One theory that has been developed during the past decade holds that the reduction in ice cover in the Arctic has caused more extreme undulations in the jet stream, a fast moving current of air high in the atmosphere that separates cold air masses to the north from warmer air masses to the south. Arctic amplification, the rapid warming of the Arctic, lowers temperature gradient between the high latitudes and the tropics, weakening the jet stream and allowing for more “waviness.”
This is a possible factor that may have played a role in January 2014’s cold wave. Larger undulations in the jet stream mean bigger dips and bigger crests. In the case of the polar vortex, a particularly deep trough allowed for very cold air masses to travel much further south than normal.
Polar vortex and the Bering Sea Bomb
The “Bering Sea bomb” was a record-breaking low pressure system that affected parts of western Alaska. It formed from the merging of Typhoon Nuri with an extra-tropical system from Siberia, adding steep temperature gradients, the fuel for storms in the mid latitudes. It reached a lowest pressure of 924mb over the Aleutian islands, beating the previously-recorded 925mb for the North Pacific set in 1977. A powerful system such as the Bering Sea Bomb causes a cascade of effects on the rest of the atmosphere, especially the jet stream. It is akin to throwing a large rock into a pond. The bigger the rock, the bigger the resulting wave.
The effect of the intensity of the Bering Sea Bomb is to cause a strong bend in the jet stream pattern. This trough acts as a slide, of sorts, through which cold air from the arctic is able to reach deep into states to the east of the Rockies. In doing so, a portion of the polar vortex, a semi-permanent low pressure system in the high latitudes, broke off, sliding south with temperatures 20-40 degrees below normal.
Attribution of cold waves and severe snow storms
Does climate change due to human activities influence the occurrence of cold outbreaks or intense snow storms?
Although meanders in the jet stream and associated cold waves might be increasing for parts of the Northern Hemisphere due to arctic amplification, colder-than-average winters and years (such as 2014), are not breaking as many records as previous years since record-keeping began in 1880. For example, new attribution research for parts of Europe also show how the frequency in cold extremes is likely to be lower due to climate change. On the other hand, the risk of seeing more record-breaking warm years is increasing. In 2012, a great fraction of the country saw the warmest average temperature on record and California, along with the rest of the planet, are on pace to have warmest year on record in 2014.
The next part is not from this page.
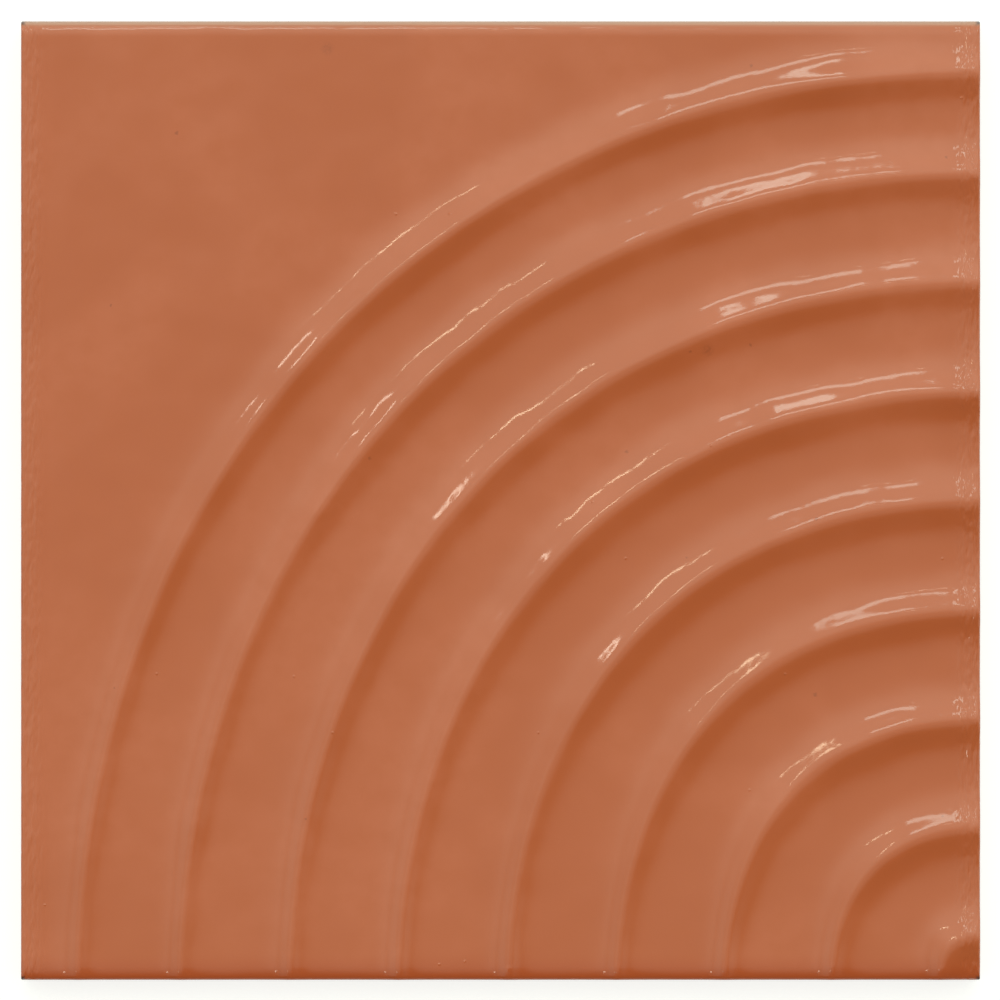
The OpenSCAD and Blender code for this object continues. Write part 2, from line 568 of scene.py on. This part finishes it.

Severe snow storms present a more complex exercise in attribution due to the lengthy list of variables required, but trends show an increasing number of storms and a northward shift in storm track. Further, the increase in atmospheric moisture can play a role in the amount of precipitation experienced.
Still, this does not mean the individual, record-breaking storms are connected to climate change. Attribution studies have shown storms such as last year’s South Dakota blizzard in September do not have the footprint of climate change, and, in fact, could become less likely as the planet warms.
Several inches of snow fell over the upper Midwest and the Great Plains ahead of the polar vortex. Cold air will reach the east coast later in the week, making it feel like January before Thanksgiving for 200 million people.
Can’t wait.
All summer long I dream of being out in the middle of nowhere in the blowing wind and snow up high in the mountains.
Bring it on.
It’s a nice January day today. I don’t mind winter. I just didn’t need an entire extra month of it. I may go skiing this weekend. I’ve resolved to be mostly sober when skiing this year – especially since I’m no good. My opinion of global warming is unchanged: 20% it’s bullshit, 5% there might be something to it and 75% who fucking cares.
On a long enuf timeline, climate is merely weather.
Planet is 4.2 billion years old, so the climate over the period of your lifetime is just the weather you experienced. Over 20, 000 years it might be equivalent to the weekend forecast.
This “polar vortex” shit is part of how the climate catastrophe quacks are flop-sweatily trying to deal with the fact that the very slow, rather steady rebound warming from the close of the Little Ice Age (circa 1850) has been “on hiatus” for about 18 years now.
if anthropogenic (“man-made”) atmospheric carbon dioxide had done – or ever could do – dick by way of greenhouse gas effect to warm the global climate, the accelerating increase in that component (see “Keeling curve”) would see us having gotten warmer over the past two decades.
That hasn’t happened. Therefore the “man-made global climate change” (or “disruption”) contention is bullshit.
It’s a conjecture that never made it to the “hypothesis” level, much less to the point at which you could call it a “theory.”
Bye-bye, you assholes. In fact, run and hide. This winter, if we can get our hands on you, we’d gladly burn you at the stake.
Anything to keep warm while Obozo does his best to ensure that our “electricity rates will necessarily skyrocket.”
58 degrees now in Noo Joisey.
I’m gonna go outside and thoroughly clean the grill.
I’m soo pissed. I had a new Pictorial Essay more than halfway done, saved it, and some weird shit happened after I clicked “save” … and it WIPED out my entire post. Fucken shit. I was able to restore a previous version … still lost half my work. Fucken shit. I’ll try it again this weekend.
Low thirties and little to no snow on the ground in Northern Alaska with no colder weather or snow in site for the upcoming two weeks. We could use a Polar Vortex right now.
Stuck,
Was the whoops on the new computer?? Enjoy your grill cleaning.
It finally got cold-ish here. Fourteen above is the coldest so far. I love it but I’m looking forward to negative numbers and ass deep snow myself. I even got my snow shovels waxed up in anticipation! I might try skiing again but the ankle still feels a bit week for that.